In 2005 he and friend Grant Dyck, a Niverville-area farmer, decided to do something about it, or rather, with it.
They launched Wood Anchor to find new uses for it, at the same time emphasizing environmental sustainability and rethinking the way resources are used.
“We were just coming across more and more and more that was just being landfilled or not used,” says Neufeld, who could also see the superb quality of this older wood.
Today he’s president of the fast-growing company now employing five people. He’s so busy they’ve switched to outsourcing almost all aspects of it, including sawing and milling lumber among local sawmill operators.
To start, they began sourcing wood. It wasn’t hard to find.
There were old wooden floors from churches and other buildings slated for demolition. Plenty of wood was available from demolished grain elevators. They stripped old boxcars and yanked beams from old barns.
They also put word out to landowners that they’d do selective harvesting on acres to be cleared and secured a contract with the City of Winnipeg for a supply of landfill-diverted American elm trees.
Then they began sawing and milling in a shop on Grant’s farm, creating custom-milled door and window casings, siding, flooring and general use lumber and at the same time started marketing their business concept at trade shows.
They put heavy emphasis on that, says Neufeld. They knew there was a market, but they also needed to educate buyers such as homebuilders, designers, and contractors about reclaimed wood.
“We’ve had to create this market for elm because no one else is selling this,” he said.
Their strategy is working.
They’ve now tapped strong demand for their product, finding buyers in both Canada and the U. S. The residential building market is the strongest inside Manitoba while most commercial sales are made beyond its borders.
Neufeld estimates they’re now processing wood volumes in excess of a million pounds a year.

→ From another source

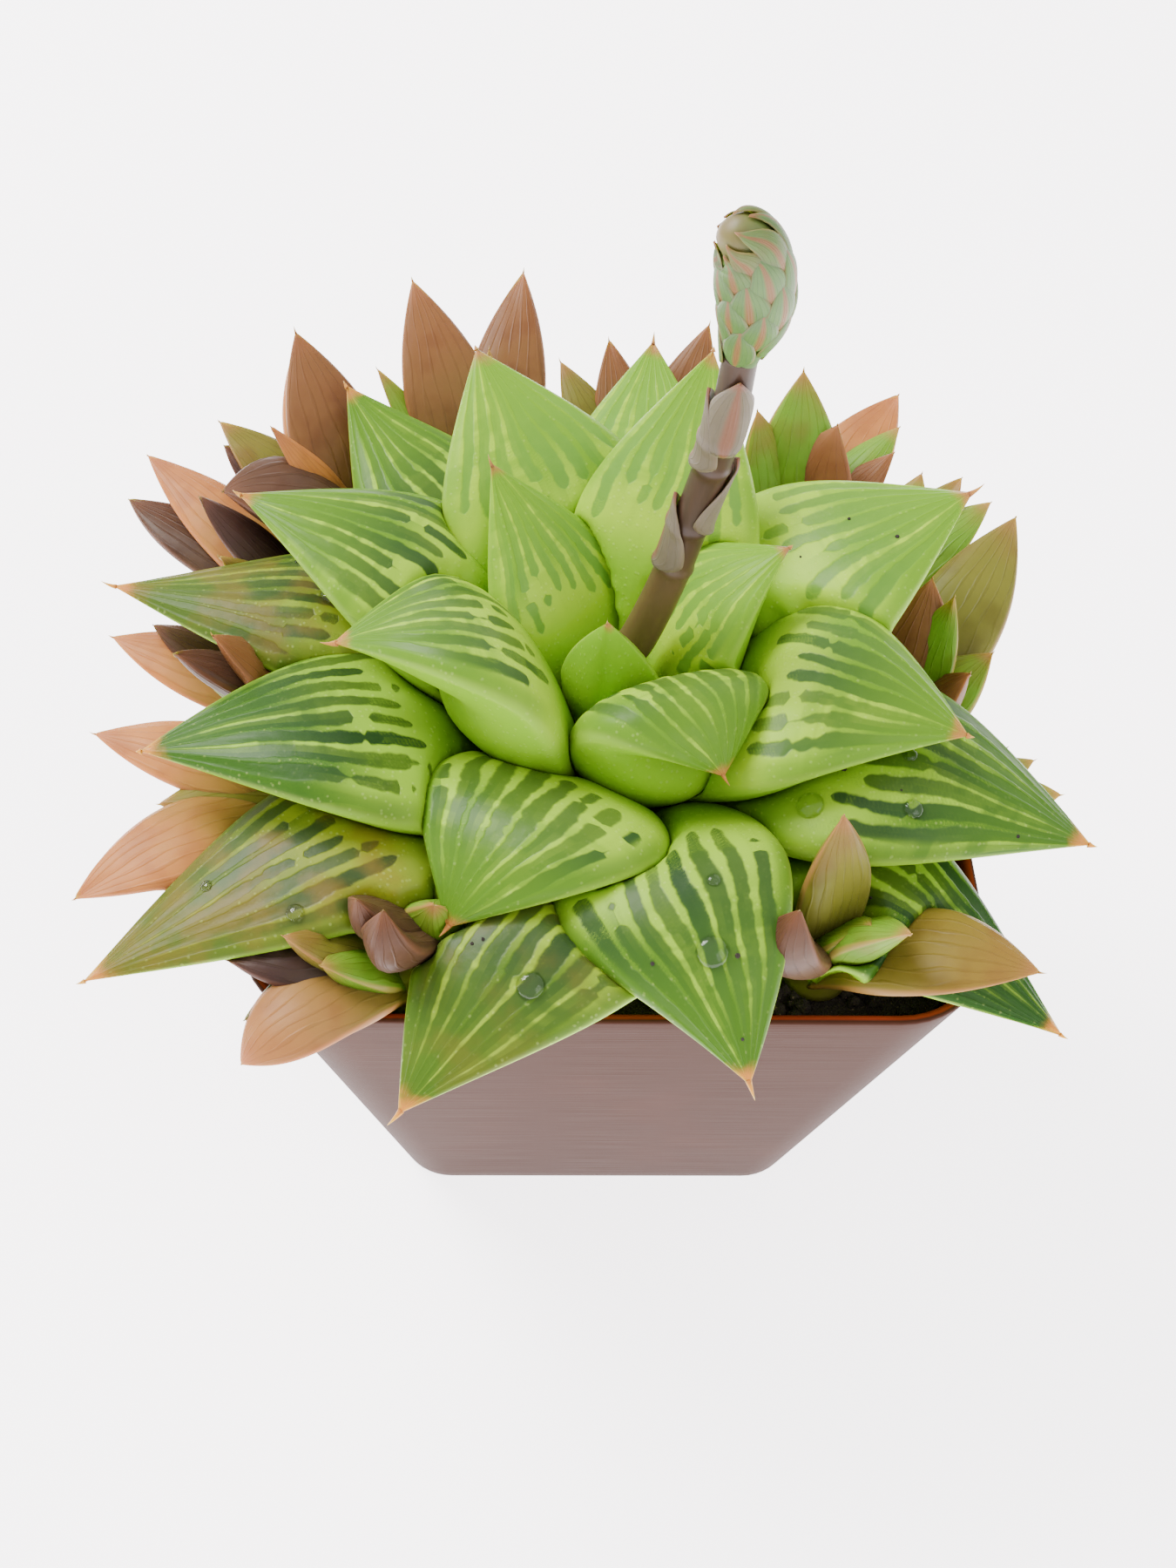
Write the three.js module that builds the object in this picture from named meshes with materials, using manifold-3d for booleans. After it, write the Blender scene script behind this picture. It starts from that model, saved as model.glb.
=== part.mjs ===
// A star-shaped window succulent in a square tapered pot: a rosette of fleshy keeled leaves, a ring of
// small offsets round it, and one flower stalk with a closed bud. Millimetres, +Z up, origin at the middle
// of the pot's underside, +Y towards the back of the plant.
import * as THREE from "three";
import { mergeVertices } from "three/addons/utils/BufferGeometryUtils.js";
import Module from "manifold-3d";

const wasm = await Module();
wasm.setup();

// Driving dimensions ------------------------------------------------------------------------------------
const POT_RIM = 57; // outer width across the flats at the rim
const POT_FOOT = 39.7; // outer width across the flats at the underside
const POT_HEIGHT = 48;
const POT_CORNER = 7.7; // outer corner radius at the rim
const POT_WALL = 0.8;
const POT_FLOOR = 1.2;
const DRAIN_HOLE = 5; // diameter of the hole near each corner of the floor
const DRAIN_INSET = 11; // from the middle to a hole, along X and along Y
const SOIL_BELOW_RIM = 4;
const PLANT_SPREAD = 1; // scales every place on the plant sideways
const PLANT_RISE = 1; // scales every height above the soil
const LEAF_FULLNESS = 1; // scales every leaf's width and thickness
const STEM_FOOT = 5.5; // radius of the rosette's stem at the soil
const STEM_TOP = 1.6; // and where the flower stalk leaves it
const STEM_HEIGHT = 12;
const STALK_FOOT = 1.5; // radius of the flower stalk where it leaves the stem
const STALK_TOP = 1.15; // and under the bud
const BUD_RADIUS = 2.5;
const BUD_FULL_AT = 0.5; // of its length, the bud is at its widest
const BUD_TOP = 0.12; // radius of its blunt top as a share of the widest
const BRACT_LENGTH = 6.6;
const BRACT_THICKNESS = 0.35;
const GAP = 0.3; // clearance between pieces that touch on the real plant

// How every leaf is shaped, as shares of its width, thickness or length, and powers of its outlines.
const FACE_SHARE = 0.34; // of the thickness is above the margins, the rest is the keel
const FACE_POWER = 0.8;
const KEEL_POWER = 1.7;
const BASE_WIDTH = 0.55;
const BASE_THICKNESS = 0.6;
const BASE_POWER = 1.4;
const WIDEST_AT = 0.52; // of a main leaf's length
const OFFSET_WIDEST_AT = 0.5;
const OFFSET_BLUNTNESS = 2.2;
const OFFSET_KEEP = 0.4; // of its chord that an offset's leaf keeps each slope for
const STEEPEST = 100; // launch of an offset's leaf in degrees
const TWISTED_BY = 0.6; // of its length, a leaf has all its twist
const BEND_RELIEF = 1.6; // how strongly a keel is flattened inside a sharp bend, so that it never folds

// The soil's level and the middle of the rosette on it.
const SOIL_TOP = POT_HEIGHT - SOIL_BELOW_RIM;
const HEART = new THREE.Vector3(0.25, -1, SOIL_TOP + 1);

const TABLE_SOIL = 44; // the soil level that the heights in the tables below were set against

// Fineness of the lofts.
const LEAF_RINGS = 8;
const LEAF_SIDES = 10;
const OFFSET_RINGS = 5;
const OFFSET_SIDES = 6;
const ROUND_SIDES = 12;
const STALK_RINGS = 9;
const BUD_RINGS = 7;

// Main leaves, from the innermost outwards: name, azimuth in degrees (0 = +X, 90 = +Y), reach of the tip
// from the heart, height of the tip, width, thickness, launch and arrival slopes in degrees, how far the
// blade keeps each slope (shares of its chord), twist in degrees, distance of the base from the heart,
// sideways bow, and bluntness of the blade towards its tip.
const MAIN_LEAVES = [
  ["leaf_heart_front", -108, 4.7, 66, 8.5, 5, 84, 70, 0.4, 0.4, 0, 1, 0, 1.6],
  ["leaf_inner_front", -63, 15.6, 60, 15.5, 9.5, 62, -42, 0.6, 0.45, -6, 2, -0.6, 2.4],
  ["leaf_inner_right", 12, 12.7, 67, 15, 7, 70, 42, 0.5, 0.4, 0, 1.5, 1.2, 1.6],
  ["leaf_inner_left", 132, 15.4, 67, 13, 7, 74, 45, 0.5, 0.4, 0, 2, 0, 1.6],
  ["leaf_inner_back", 68, 18.2, 74, 15.5, 8, 75, 60, 0.5, 0.4, 0, 2, 0, 1.7],
  ["leaf_middle_left", -167, 22.1, 64, 19, 9, 62, -14, 0.6, 0.5, 16, 3, 1.6, 1.9],
  ["leaf_middle_front", -119, 26.5, 54, 19.5, 9, 52, -36, 0.55, 0.45, 6, 5, 1.8, 1.75],
  ["leaf_middle_right", -23, 27.4, 61, 19, 9, 58, -8, 0.55, 0.5, 4, 4, 0, 1.9],
  ["leaf_front_right", -76, 35, 51, 17.5, 9, 44, -38, 0.5, 0.5, 12, 7, -1.8, 1.6],
  ["leaf_middle_back", 117, 26, 69, 19, 9, 60, 35, 0.5, 0.45, 0, 4, -1, 1.9],
  ["leaf_back_right", 20, 29.5, 66, 20, 9, 58, 18, 0.5, 0.45, 0, 4, 0.6, 1.8],
  ["leaf_back_left", 162, 31.6, 65, 17, 9, 58, 10, 0.5, 0.45, 0, 4, 0, 1.6],
  ["leaf_outer_back_left", 131, 35.6, 62, 16.5, 8, 50, 25, 0.5, 0.45, 0, 5, 0.5, 1.7],
  ["leaf_outer_back", 84, 34, 62, 15, 8, 52, 30, 0.5, 0.45, 0, 5, 0, 2],
  ["leaf_outer_left", -165, 37.5, 57, 19, 9, 42, -6, 0.45, 0.5, 6, 5, 2.4, 1.8],
  ["leaf_outer_left_back", 171, 41.3, 58, 15.5, 8, 46, 8, 0.5, 0.5, 0, 5, -1.2, 1.7],
  ["leaf_outer_right", -22.5, 38.7, 53, 19.5, 9, 46, -18, 0.5, 0.5, 0, 5, -1.8, 1.7],
  ["leaf_outer_front", -114.5, 38.5, 48.5, 18.5, 8, 38, -24, 0.5, 0.5, 4, 7, 4.2, 1.7],
  ["leaf_outer_front_left", -147, 46.7, 50, 15.5, 7.5, 34, -10, 0.45, 0.5, 4, 6, 1.6, 1.8],
  ["leaf_outer_front_right", -40.5, 42.9, 47, 15, 6, 32, -20, 0.5, 0.5, 0, 8, -2, 1.6],
];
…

Not only is the company profitable, its sales have doubled every couple of months over the past year.
It’s the result of good timing as well as good product.
“It’s because of the whole green movement,” he says. “There was a lot of education to do at first as to what reclaimed wood was, and why we were utilizing it,” he says. But over this last year, people are coming to us.”
They sell mostly lumber and flooring for general use with elm flooring now their most popular product. The company will sell it for installation, or install it for customers using an ecologically friendly floor finish made with vegetable oil.
The company also produces an ever-changing number of products, a necessary function because their raw material is constantly changing, explains Neufeld. Right now, Wood Anchor is selling one-of-a-kind tables made from recycled grain elevator beams. When those are gone, they switch to something else.
So who’s buying reclaimed wood? Again, more than you’d think.
This is something valued by consumers who want product that’s locally produced, high quality, and made by companies that care about the environment, says Neufeld.
“People interested in these products are very educated about what they want,” he said. “They’re willing to pay for something that meets their standards.”
What meets their standards is Wood Anchor’s different approach. There are other companies reclaiming wood but they ship it off shore for reprocessing.
Wood Anchor has turned down offers from Chinese companies to do that, says Neufeld.
“It’s an ethical thing,” says Neufeld. “It’s not that we’re against doing business with China. But one of the things that we’re trying to do with as many of our products as possible is stay as local as we can.”